= In the Valley =

1890 novel by Harold Frederic

In the Valley is an 1890 historical novel by American novelist Harold Frederic. It is set in the United States in the Mohawk Valley and in Albany, New York, from 1757 to 1777.

==Plot==
A Mohawk Valley Dutchman finds himself pitted against a brilliant villain, a British officer, who for a time wins the affections of the heroine who has been thrown among "Tories" and British but steadfastly loyal to her native colony, though in the end he loses her to the less-worldly though courageous and honorable Douw Mauverensen, who is historian as well as hero of the tale. The climax of the book is the Battle of Oriskany.

The book adheres to the New York tradition, early set down in Irving and Cooper, of respect for Dutch prudence, suspicion of British perfidy and active prejudice against all New Englanders, particularly those from Connecticut. There are also faithful black slaves and ferocious Indians.

==Background==
Frederic said years of preparation went to the making of the book, which is full of erudition regarding life in the Mohawk Valley and in Albany from 1757 to 1777.

==Evaluation and analysis==
In the Valley is representative of the historical novels which, during the later years of the 19th century in the United States, contended, for a time successfully, with the prevailing vogue of realism. It accepts conventions of its genre but goes beyond them in respects, for it lacks the customary tinsel of archaisms and pretensions and is not always sentimental. Frederic, later distinguished by his energetic naturalism, was in this romance prophetically spare and terse.
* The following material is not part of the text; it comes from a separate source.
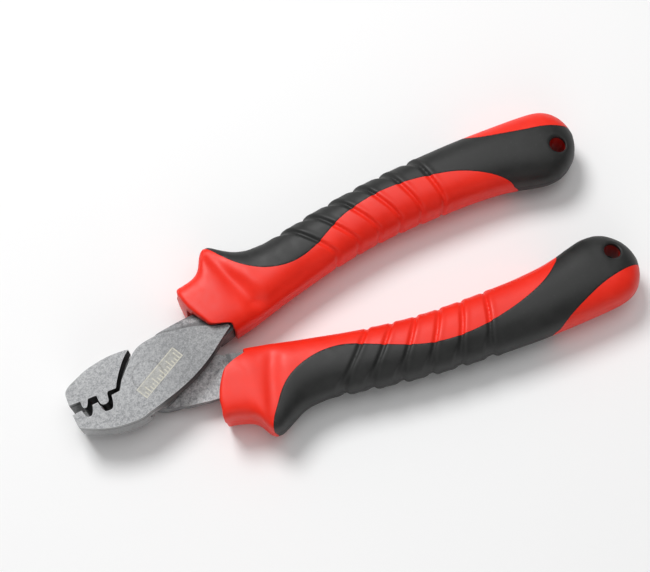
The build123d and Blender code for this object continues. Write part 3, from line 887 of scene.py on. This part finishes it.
def steel_material(name, marked):
    m = Nodes(name)
    s = steel_masks(m)
    col = steel_grain(m, s)
    col = steel_oxide_and_painted_light(m, s, col, marked)
    col = steel_faces(m, s, col, marked)
    col = steel_edges(m, s, col)
    rough = m.grey_ramp(s.mottle, (0.3, 0.42), (0.7, 0.56))
    metal = 0.35
    if marked:
        etched = etched_scale(m, s)
        col = m.mix(etched, col, (0.60, 0.58, 0.49))
        rough = m.mix(etched, rough, (0.75,) * 3)
        metal = m.mul(m.invert(etched), metal)
    normal = m.bump(s.mottle, strength=0.35, distance=0.00006)
    normal = m.bump(s.grit, strength=0.45, distance=0.00004, normal=normal)
    return m.surface({"Base Color": col, "Roughness": rough, "Metallic": metal,
                      "Normal": normal})


def red_material():
    m = Nodes("moulded_red_plastic")
    cloud = m.noise(scale=60, detail=3, roughness=0.5)
    grain = m.noise(scale=3200, detail=4, roughness=0.6)
    ripple = m.noise(scale=420, detail=3, roughness=0.5)
    col = m.ramp(cloud, [(0.3, (0.800, 0.018, 0.006)), (0.7, (0.900, 0.024, 0.008))])
    col = m.mix(0.10, col, m.ramp(ripple, [(0.3, (0.66, 0.012, 0.004)),
                                           (0.7, (0.96, 0.034, 0.012))]))
    # the bore of the hanging hole is darker
    x, y, _ = m.separate(m.co)
    distance = m.radius(m.sub(x, HOLE_X * MM), m.sub(m.size(y), HOLE_Y * MM))
    bore = m.less(distance, (HOLE_RADIUS + 0.15) * MM)
    col = m.mix(m.mul(bore, 0.58), col, (0.120, 0.004, 0.003))
    normal = m.bump(ripple, strength=0.10, distance=0.00005)
    normal = m.bump(grain, strength=0.22, distance=0.00002, normal=normal)
    return m.surface({
        "Base Color": col, "Roughness": m.grey_ramp(ripple, (0.3, 0.39), (0.7, 0.49)),
        "Specular IOR Level": 0.36, "Subsurface Weight": 0.06,
        "Subsurface Radius": (0.0012, 0.0003, 0.0002), "Normal": normal})


def black_material():
    m = Nodes("soft_black_rubber")
    grain = m.noise(scale=2400, detail=5, roughness=0.65)
    ripple = m.noise(scale=300, detail=3, roughness=0.5)
    dust = m.grey_ramp(m.noise(scale=1100, detail=3, roughness=0.6), (0.60, 0), (0.78, 1))
    col = m.ramp(ripple, [(0.3, (0.013, 0.0135, 0.013)), (0.7, (0.020, 0.0205, 0.020))])
    col = m.mix(m.mul(dust, 0.25), col, (0.050, 0.051, 0.050))
    normal = m.bump(ripple, strength=0.12, distance=0.00006)
    normal = m.bump(grain, strength=0.45, distance=0.00003, normal=normal)
    return m.surface({
        "Base Color": col, "Roughness": m.grey_ramp(ripple, (0.3, 0.44), (0.7, 0.56)),
        "Specular IOR Level": 0.36, "Normal": normal})


def floor_material():
    m = Nodes("pale_floor")
    col = m.grey_ramp(m.noise(scale=3, detail=2, roughness=0.5), (0.3, 0.90), (0.7, 0.92))
    return m.surface({"Base Color": col, "Roughness": 0.9, "Specular IOR Level": 0.1})


def paint(material, objects):
    for ob in objects:
        ob.data.materials.clear()
        ob.data.materials.append(material)
        for polygon in ob.data.polygons:
            polygon.material_index = 0


marked_steel = steel_material("blasted_steel_marked", marked=True)
plain_steel = steel_material("blasted_steel_plain", marked=False)
paint(red_material(), cores)
paint(black_material(), skins)
paint(marked_steel, [nodes["forged_half_a"], nodes["pivot_rivet"]])
paint(plain_steel, [nodes["forged_half_b"]])

for name in ("forged_half_a", "forged_half_b"):
    weld = nodes[name].modifiers.new("weld", "WELD")
    weld.merge_threshold = 1e-6
    bevel = nodes[name].modifiers.new("edge_rounding", "BEVEL")
    bevel.width = 0.00022
    bevel.segments = 2
    bevel.limit_method = "ANGLE"
    bevel.angle_limit = SHARP_ANGLE
    bevel.use_clamp_overlap = True
    bevel.harden_normals = False


# --------------------------------------------------------------------- studio, m
def add_floor(half_size=3.0, gap=0.0002):
    s, z = half_size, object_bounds()[0].z - gap
    me = bpy.data.meshes.new("floor")
    me.from_pydata([(-s, -s, z), (s, -s, z), (s, s, z), (-s, s, z)], [], [[0, 1, 2, 3]])
    ob = link_object("floor", me)
    me.materials.append(floor_material())


def add_light(name, location, size, power, target=(0.054, 0.0, 0.005)):
    """Round area light aimed at the middle of the tool."""
    light = bpy.data.lights.new(name, "AREA")
    light.shape = "DISK"
    light.size = size
    light.energy = power
    ob = link_object(name, light)
    ob.location = location
    ob.rotation_mode = "QUATERNION"
    ob.rotation_quaternion = (Vector(target) - Vector(location)).to_track_quat("-Z", "Y")


def add_world():
    """Soft white sky, brightest above the +Y side."""
    world = bpy.data.worlds.new("soft_white")
    world.use_nodes = True
    tree = world.node_tree
    background = tree.nodes["Background"]
    coords = tree.nodes.new("ShaderNodeTexCoord")
    dot = tree.nodes.new("ShaderNodeVectorMath")
    dot.operation = "DOT_PRODUCT"
    dot.inputs[1].default_value = Vector((-0.15, 0.55, 0.82)).normalized()
    ramp = tree.nodes.new("ShaderNodeValToRGB")
    for element, position, level in zip(ramp.color_ramp.elements, (0.05, 1.0), (0.20, 0.75)):
        element.position = position
        element.color = (level, level, level, 1)
    tree.links.new(coords.outputs["Generated"], dot.inputs[0])
    tree.links.new(dot.outputs["Value"], ramp.inputs[0])
    tree.links.new(ramp.outputs[0], background.inputs[0])
    background.inputs["Strength"].default_value = 0.62
    bpy.context.scene.world = world


def add_camera():
    """Camera above the tool, placed by its angles and distance from a target."""
    azimuth, elevation, roll = (math.radians(a) for a in (-17.51, 71.11, -5.48))
    target = Vector((0.0514, 0.00593, LAP_Z * MM))
    distance = 0.4087
    back = Vector((math.sin(azimuth) * math.cos(elevation),
                   -math.cos(azimuth) * math.cos(elevation), math.sin(elevation)))
    eye = target + back * distance
    level_right = (-back).cross(Vector((0, 0, 1))).normalized()
    level_up = level_right.cross(-back)
    right = math.cos(roll) * level_right + math.sin(roll) * level_up
    up = -math.sin(roll) * level_right + math.cos(roll) * level_up
    cam = bpy.data.cameras.new("camera")
    cam.sensor_width = 36.0
    cam.sensor_fit = "HORIZONTAL"
    cam.lens = 86.172923
    cam.clip_start = 0.01
    cam.clip_end = 10
    ob = link_object("camera", cam)
    ob.matrix_world = Matrix((*zip(right, up, back, eye), (0, 0, 0, 1)))
    bpy.context.scene.camera = ob


add_floor()
add_light("key", location=(-0.04, 0.46, 0.68), size=0.34, power=4.6)
add_light("fill", location=(0.22, 0.05, 0.85), size=0.50, power=1.2)
add_light("low_front", location=(-0.10, -0.58, 0.30), size=0.50, power=0.7)
add_world()
bpy.context.scene.view_settings.view_transform = "Standard"
bpy.context.scene.view_settings.look = "None"
add_camera()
During the time period in question the diverse nationalities of the region were drawing together into a common Americanism. For them it was both a civil and a foreign war; the battle of Oriskany, by checking the British and Indians, not only left the valley in the hands of the colonials but also prevented the junction of St. Leger and Burgoyne and so contributed to the decision reached at Saratoga.

In the Valley, compact and dramatic throughout, comes to its fitting climax with the fight at Oriskany.